Cohda chosen for new US connected car trial

Cohda chosen for new US connected car trial

Global connected car leader Cohda Wireless will supply its equipment for a trial that lays the groundwork for the expected mandating of connected vehicle technology in the US within four years.

South Carolina-based Clemson University has chosen Cohda to supply its MK5 onboard and roadside unit hardware and software for the project supported by US Ignite, a White House initiative that is run by the National Science Foundation (NSF).

Clemson will use Cohda Wireless units for the South Carolina Connected Vehicle Testbed (SC-CVT), located along a 16-kilometre (10-mile) segment of Interstate I-85 near Clemson’s International Center for Automotive Research (ICAR) campus in Greenville South Carolina.

Cohda Wireless is a world leader in Connected Vehicle technology, also known V2X (vehicle to everything), which enables connected cars to interact vehicle-to-vehicle (V2V) or vehicle-to-infrastructure (V2I).
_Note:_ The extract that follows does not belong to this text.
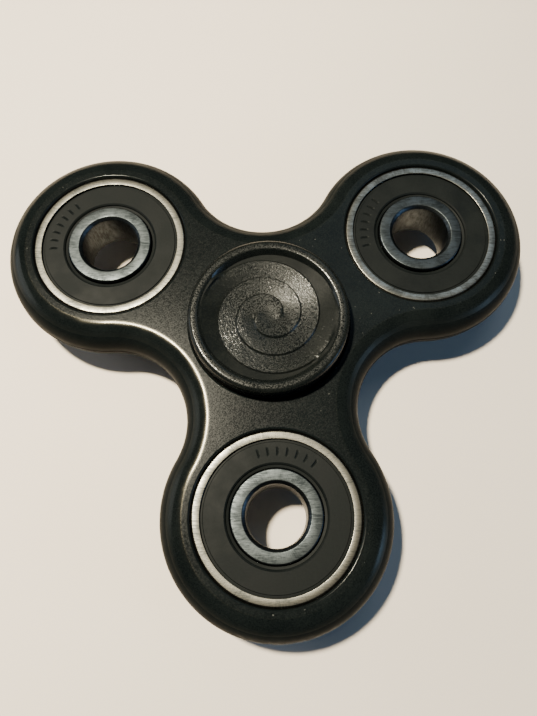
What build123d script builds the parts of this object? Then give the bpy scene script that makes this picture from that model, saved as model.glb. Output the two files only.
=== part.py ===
from build123d import *

import os
from math import atan2, cos, degrees, radians, sin, sqrt

# Three-lobed fidget spinner: a moulded frame, four ball bearings and two finger caps.
# The origin is the centre of the hub bearing. Z is the spin axis, and the front lobe lies along -Y.

# Ball bearing, standard size 608: 8 mm bore, 22 mm outside, 7 mm wide
BORE_RADIUS = 4.0
BEARING_RADIUS = 11.0
BEARING_WIDTH = 7.0
BALL_COUNT = 7
BALL_DIAMETER = 3.969
BALL_RADIUS = BALL_DIAMETER / 2
PITCH_RADIUS = 7.5
BALL_PLAY = 0.02
RACE_RADIUS = 2.06
INNER_LAND = 5.95
OUTER_LAND = 9.0
BORE_CHAMFER = 0.42
RING_CHAMFER = 0.3
LAND_EDGE_BREAK = 0.12
SEAL_SEAT_RADIUS = 9.77
SEAL_SEAT_DEPTH = 1.1
SEAL_SEAT_LIP = 0.25
SNAP_GROOVE_RADIUS = 9.95
SNAP_GROOVE_RISE = 0.35
SNAP_GROOVE_WIDTH = 0.4

# Rubber seal, snapped into the outer ring and clear of the inner ring
SEAL_INNER = 6.45
SEAL_OUTER = 9.92
SEAL_SINK = 0.25
SEAL_THICKNESS = 0.65
SEAL_FACE = BEARING_WIDTH / 2 - SEAL_SINK
SEAL_BACK = SEAL_FACE - SEAL_THICKNESS
SEAL_FACE_STEP = 0.12
SEAL_STEP_WIDTH = 0.25
SEAL_STEP_SLOPE = 0.1
SEAL_LIP_RADIUS = 6.15
SEAL_LIP_THICKNESS = 0.22
SEAL_RIM_LOW = BEARING_WIDTH / 2 - SEAL_SEAT_DEPTH + 0.38
SEAL_RIM_HIGH = SEAL_RIM_LOW + 0.34
SEAL_SHOULDER = SEAL_SEAT_RADIUS - 0.3
SEAL_RIM_FOOT = SEAL_SEAT_RADIUS - 0.15

# Pressed ribbon cage in two halves
RIBBON = 0.35
POCKET_PLAY = 0.06
POCKET_RADIUS = BALL_RADIUS + POCKET_PLAY
FIRST_BALL_ANGLE = 90
CAGE_INNER = 6.75
CAGE_OUTER = 8.25

# Moulded frame
ARM_LENGTH = 26.0
LOBE_RADIUS = 15.25
WAIST_ARC = 10.6
FRAME_THICKNESS = 7.5
EDGE_ROUND = 3.3
SEAT_CHAMFER = 0.2
PARTING_PROUD = 0.05
PARTING_WIDTH = 0.2
RADIUS_MATCH = 0.01

# Finger cap, pressed into the hub bearing's bore
CAP_RADIUS = 10.9
CAP_HEIGHT = 3.4
CAP_CLEARANCE = 0.4
CAP_CREST = BEARING_WIDTH / 2 + CAP_HEIGHT
CAP_UNDERSIDE = FRAME_THICKNESS / 2 + CAP_CLEARANCE
CAP_SHOULDER = 0.65
CAP_EDGE_BREAK = 0.3
CREST_INNER = 9.55
DISH_RADIUS = 9.2
DISH_RIM_DEPTH = 0.7
DISH_CENTRE_DEPTH = 1.1
BOSS_RADIUS = 5.5
STEM_END = 0.2
STEM_CORE_RADIUS = 2.5
CORE_TOP = 4.6

LOBES = {"front": -90.0, "right": 30.0, "left": 150.0}


def polar(distance, angle):
    """Point at a distance and an angle in degrees about the origin."""
    return (distance * cos(radians(angle)), distance * sin(radians(angle)))


def side_plane(x, y):
    """Plane through a bearing axis: local X is radial and local Y is up."""
    return Plane(origin=(x, y, 0), x_dir=(1, 0, 0), z_dir=(0, -1, 0))


def turned(name, x, y, section):
    """Revolve a section, drawn by a function, about the bearing axis at x, y."""
    with BuildPart() as piece:
        with BuildSketch(side_plane(x, y)):
            add(section())
        revolve(axis=Axis((x, y, 0), (0, 0, 1)))
    piece.part.label = name
    return piece.part


def outer_ring_section():
    """Ring with a ball race inside and a grooved seal seat at each face."""
    with BuildSketch() as section:
        half = BEARING_WIDTH / 2
        seat_floor = half - SEAL_SEAT_DEPTH
        with BuildLine():
            Polyline(
                (OUTER_LAND, seat_floor),
                (SNAP_GROOVE_RADIUS, seat_floor + SNAP_GROOVE_RISE),
                (SNAP_GROOVE_RADIUS, seat_floor + SNAP_GROOVE_RISE + SNAP_GROOVE_WIDTH),
                (SEAL_SEAT_RADIUS, half - SEAL_SEAT_LIP),
                (SEAL_SEAT_RADIUS, half),
                (BEARING_RADIUS - RING_CHAMFER, half),
                (BEARING_RADIUS, half - RING_CHAMFER),
                (BEARING_RADIUS, 0),
                (OUTER_LAND, 0),
                close=True,
            )
        make_face()
        mirror(about=Plane.XZ)
        race_centre = PITCH_RADIUS + BALL_RADIUS + BALL_PLAY - RACE_RADIUS
        with Locations((race_centre, 0)):
            Circle(RACE_RADIUS, mode=Mode.SUBTRACT)
    return section.sketch


def inner_ring_section():
    """Ring with a ball race outside and a chamfered bore."""
    with BuildSketch() as section:
        half = BEARING_WIDTH / 2
        with BuildLine():
            Polyline(
                (BORE_RADIUS, 0),
                (BORE_RADIUS, half - BORE_CHAMFER),
                (BORE_RADIUS + BORE_CHAMFER, half),
                (INNER_LAND - LAND_EDGE_BREAK, half),
                (INNER_LAND, half - LAND_EDGE_BREAK),
                (INNER_LAND, 0),
                close=True,
            )
        make_face()
        mirror(about=Plane.XZ)
        race_centre = PITCH_RADIUS - BALL_RADIUS - BALL_PLAY + RACE_RADIUS
        with Locations((race_centre, 0)):
            Circle(RACE_RADIUS, mode=Mode.SUBTRACT)
    return section.sketch


def seal_section():
    """Rim snapped in its groove, flat face, step near the middle and thin wiping lip."""
    with BuildSketch() as section:
        with BuildLine():
            Polyline(
                (SEAL_LIP_RADIUS, SEAL_BACK),
                (SEAL_LIP_RADIUS, SEAL_BACK + SEAL_LIP_THICKNESS),
                (SEAL_INNER, SEAL_BACK + SEAL_LIP_THICKNESS),
                (SEAL_INNER, SEAL_FACE - SEAL_FACE_STEP),
                (SEAL_INNER + SEAL_STEP_WIDTH, SEAL_FACE - SEAL_FACE_STEP),
                (SEAL_INNER + SEAL_STEP_WIDTH + SEAL_STEP_SLOPE, SEAL_FACE),
                (SEAL_SHOULDER, SEAL_FACE),
                (SEAL_RIM_FOOT, SEAL_RIM_HIGH),
                (SEAL_OUTER, SEAL_RIM_HIGH),
                (SEAL_OUTER, SEAL_RIM_LOW),
                (SEAL_SHOULDER, SEAL_BACK),
                close=True,
            )
        make_face()
    return section.sketch


def upside_down(name, solid):
    """Mirror image of a piece below the mid-plane."""
    with BuildPart() as piece:
        add(solid)
        mirror(about=Plane.XY, mode=Mode.REPLACE)
    piece.part.label = name
    return piece.part


def cage_half(name, x, y):
    """Upper half of a ribbon cage: a flat ring pressed up into a cup over each ball."""
    middle = Plane(origin=(x, y, 0))
    with BuildPart(middle) as half:
        with PolarLocations(PITCH_RADIUS, BALL_COUNT, start_angle=FIRST_BALL_ANGLE):
            Sphere(POCKET_RADIUS + RIBBON)
        with BuildSketch(middle):
            Circle(CAGE_OUTER)
            Circle(CAGE_INNER, mode=Mode.SUBTRACT)
        extrude(amount=POCKET_RADIUS + 2 * RIBBON, mode=Mode.INTERSECT)
        with BuildSketch(middle):
            Circle(CAGE_OUTER)
            Circle(CAGE_INNER, mode=Mode.SUBTRACT)
        extrude(amount=RIBBON)
        with PolarLocations(PITCH_RADIUS, BALL_COUNT, start_angle=FIRST_BALL_ANGLE):
            Sphere(POCKET_RADIUS, mode=Mode.SUBTRACT)
    half.part.label = name
    return half.part


def ball(name, x, y, angle):
    """One ball, at an angle on the pitch circle of the bearing at x, y."""
    across, along = polar(PITCH_RADIUS, angle)
    with BuildPart() as piece:
        with Locations((x + across, y + along, 0)):
            Sphere(BALL_RADIUS)
    piece.part.label = name
    return piece.part


def bearing(prefix, x, y):
    """All the pieces of one bearing."""
    seal_top = turned(f"{prefix}_seal_top", x, y, seal_section)
    cage_upper = cage_half(f"{prefix}_cage_upper", x, y)
    pieces = [
        turned(f"{prefix}_outer_ring", x, y, outer_ring_section),
        turned(f"{prefix}_inner_ring", x, y, inner_ring_section),
        seal_top,
        upside_down(f"{prefix}_seal_bottom", seal_top),
        cage_upper,
        upside_down(f"{prefix}_cage_lower", cage_upper),
    ]
    for number in range(BALL_COUNT):
        angle = FIRST_BALL_ANGLE + number * 360 / BALL_COUNT
        pieces.append(ball(f"{prefix}_ball_{number + 1}", x, y, angle))
    return pieces


def outline():
    """Plan of the frame: lobe arcs joined by concave waist arcs, all tangent."""
    reach = ARM_LENGTH * cos(radians(60))
    side = ARM_LENGTH * sin(radians(60))
    waist_centre = reach + sqrt((LOBE_RADIUS + WAIST_ARC) ** 2 - side**2)
    turn = 60 + degrees(atan2(side, waist_centre - reach))
    with BuildSketch() as plan:
        with BuildLine():
            for angle in LOBES.values():
                lobe_x, lobe_y = polar(ARM_LENGTH, angle)
                next_x, next_y = polar(ARM_LENGTH, angle + 120)
                start_x, start_y = polar(LOBE_RADIUS, angle - turn)
                tip_x, tip_y = polar(LOBE_RADIUS, angle)
                end_x, end_y = polar(LOBE_RADIUS, angle + turn)
                join_x, join_y = polar(LOBE_RADIUS, angle + 120 - turn)
                ThreePointArc(
                    (lobe_x + start_x, lobe_y + start_y),
                    (lobe_x + tip_x, lobe_y + tip_y),
                    (lobe_x + end_x, lobe_y + end_y),
                )
                ThreePointArc(
                    (lobe_x + end_x, lobe_y + end_y),
                    polar(waist_centre - WAIST_ARC, angle + 60),
                    (next_x + join_x, next_y + join_y),
                )
        make_face()
    return plan.sketch


def frame():
    """Moulded body with full-round edges, four bearing seats and a fine parting line."""
    plan = outline()
    seats = [(0, 0)] + [polar(ARM_LENGTH, angle) for angle in LOBES.values()]
    with BuildPart() as piece:
        add(plan)
        extrude(amount=FRAME_THICKNESS / 2, both=True)
        rims = piece.faces().filter_by(Axis.Z).edges()
        fillet(rims, radius=EDGE_ROUND)
        with BuildSketch():
            add(plan)
            offset(amount=PARTING_PROUD)
        extrude(amount=PARTING_WIDTH / 2, both=True)
        with Locations(*seats):
            Hole(BEARING_RADIUS)
        seat_edges = piece.edges().filter_by(GeomType.CIRCLE)
        seat_edges = seat_edges.filter_by(lambda edge: abs(edge.radius - BEARING_RADIUS) < RADIUS_MATCH)
        chamfer(seat_edges, length=SEAT_CHAMFER)
    piece.part.label = "frame"
    return piece.part


def cap_section():
    """Half section of the upper cap: cored stem, boss, dished disc and rounded rim."""
    with BuildSketch() as section:
        shoulder_low = CAP_CREST - CAP_SHOULDER
        crest_outer = CAP_RADIUS - CAP_SHOULDER
        half = BEARING_WIDTH / 2
        with BuildLine():
            Polyline(
                (0, CORE_TOP),
                (STEM_CORE_RADIUS, CORE_TOP),
                (STEM_CORE_RADIUS, STEM_END),
                (BORE_RADIUS - CAP_EDGE_BREAK, STEM_END),
                (BORE_RADIUS, STEM_END + CAP_EDGE_BREAK),
                (BORE_RADIUS, half),
                (BOSS_RADIUS, half),
                (BOSS_RADIUS, CAP_UNDERSIDE),
                (CAP_RADIUS - CAP_EDGE_BREAK, CAP_UNDERSIDE),
                (CAP_RADIUS, CAP_UNDERSIDE + CAP_EDGE_BREAK),
                (CAP_RADIUS, shoulder_low),
            )
            RadiusArc((CAP_RADIUS, shoulder_low), (crest_outer, CAP_CREST), -CAP_SHOULDER)
            Line((crest_outer, CAP_CREST), (CREST_INNER, CAP_CREST))
            Line((CREST_INNER, CAP_CREST), (DISH_RADIUS, CAP_CREST - DISH_RIM_DEPTH))
            sag = DISH_CENTRE_DEPTH - DISH_RIM_DEPTH
            dish_arc = (DISH_RADIUS**2 + sag**2) / (2 * sag)
            dish_middle = (0, CAP_CREST - DISH_CENTRE_DEPTH)
            RadiusArc((DISH_RADIUS, CAP_CREST - DISH_RIM_DEPTH), dish_middle, dish_arc)
            Line(dish_middle, (0, CORE_TOP))
        make_face()
    return section.sketch


cap_top = turned("cap_top", 0, 0, cap_section)
cap_bottom = upside_down("cap_bottom", cap_top)
spinner = [frame(), cap_top, cap_bottom]
spinner += bearing("hub", 0, 0)
for lobe_name, lobe_angle in LOBES.items():
    spinner += bearing(lobe_name, *polar(ARM_LENGTH, lobe_angle))

os.makedirs("parts", exist_ok=True)
for part in spinner:
    export_step(part, f"parts/{part.label}.step")
print(len(spinner), "pieces written")
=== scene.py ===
"""Looks of the three-lobed fidget spinner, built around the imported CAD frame."""

import math

import bmesh
import bpy
from mathutils import Matrix, Vector, noise


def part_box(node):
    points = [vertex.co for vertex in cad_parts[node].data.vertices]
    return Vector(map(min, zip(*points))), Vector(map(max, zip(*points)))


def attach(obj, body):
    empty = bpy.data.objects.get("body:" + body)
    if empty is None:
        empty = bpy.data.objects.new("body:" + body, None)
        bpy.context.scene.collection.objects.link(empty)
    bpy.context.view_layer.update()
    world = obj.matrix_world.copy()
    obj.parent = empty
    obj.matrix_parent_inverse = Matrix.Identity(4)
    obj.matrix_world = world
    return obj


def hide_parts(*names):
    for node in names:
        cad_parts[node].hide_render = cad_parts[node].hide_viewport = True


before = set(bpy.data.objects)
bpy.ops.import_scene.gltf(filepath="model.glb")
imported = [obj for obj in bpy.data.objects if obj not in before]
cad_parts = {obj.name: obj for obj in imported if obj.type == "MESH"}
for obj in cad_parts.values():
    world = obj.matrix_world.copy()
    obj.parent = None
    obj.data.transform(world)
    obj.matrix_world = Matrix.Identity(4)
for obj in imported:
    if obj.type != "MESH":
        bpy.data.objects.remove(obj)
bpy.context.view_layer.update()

MM = 0.001
LOBES = ("front", "right", "left")
BEARINGS = ("hub",) + LOBES
LOBE_ANGLE = {"front": -90.0, "right": 30.0, "left": 150.0}

# Driving sizes, in millimetres, the same as the CAD's
ARM_LENGTH = 26.0
LOBE_RADIUS = 15.25
WAIST_ARC = 10.6
HALF_THICK = 3.75
EDGE_ROUND = 3.3
SEAT_CHAMFER = 0.2
PARTING_PROUD = 0.09
BORE_RADIUS = 4.0
BEARING_RADIUS = 11.0
BEARING_HALF = 3.5
RACE_RADIUS = 2.06
CAP_RADIUS = 10.9
CAP_CREST = 6.9
CAP_SHOULDER = 0.65
CAP_UNDERSIDE = 4.15
CREST_INNER = 9.55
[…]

Cohda’s hardware and software products are used in more than 60 per cent of all V2X field trials worldwide today.

Clemson University School of Computing Associate Professor Jim Martin said Cohda’s technology was chosen primarily for two reasons. “Firstly Cohda’s MK5 onboard unit and roadside unit performed well in validation tests and, secondly, because the support provided by Cohda to help us get our equipment up and running was outstanding,” he said.

Cohda Wireless CEO Paul Gray said inclusion on this US Ignite-backed project provided valuable recognition of Cohda’s role in the global industry. “This further extends Cohda’s leading position as a provider of innovative Connected Vehicle technology,” he said.

When establishing the SC-CVT project, the NSF stated that by the end of the decade, the US Department of Transportation would likely require all new vehicles to be Connected Vehicles (CV), capable of communicating with other vehicles and roadside infrastructure through wireless communications in order to reduce the number of crashes and save lives.

Crash avoidance applications supported by V2V and V2I connectivity exchange safety-critical information such as speed, location and direction of movement to assess the crash risk based on the proximity of vehicles.

The National Science Foundation is an independent federal agency that supports fundamental research and education across all fields of science and engineering.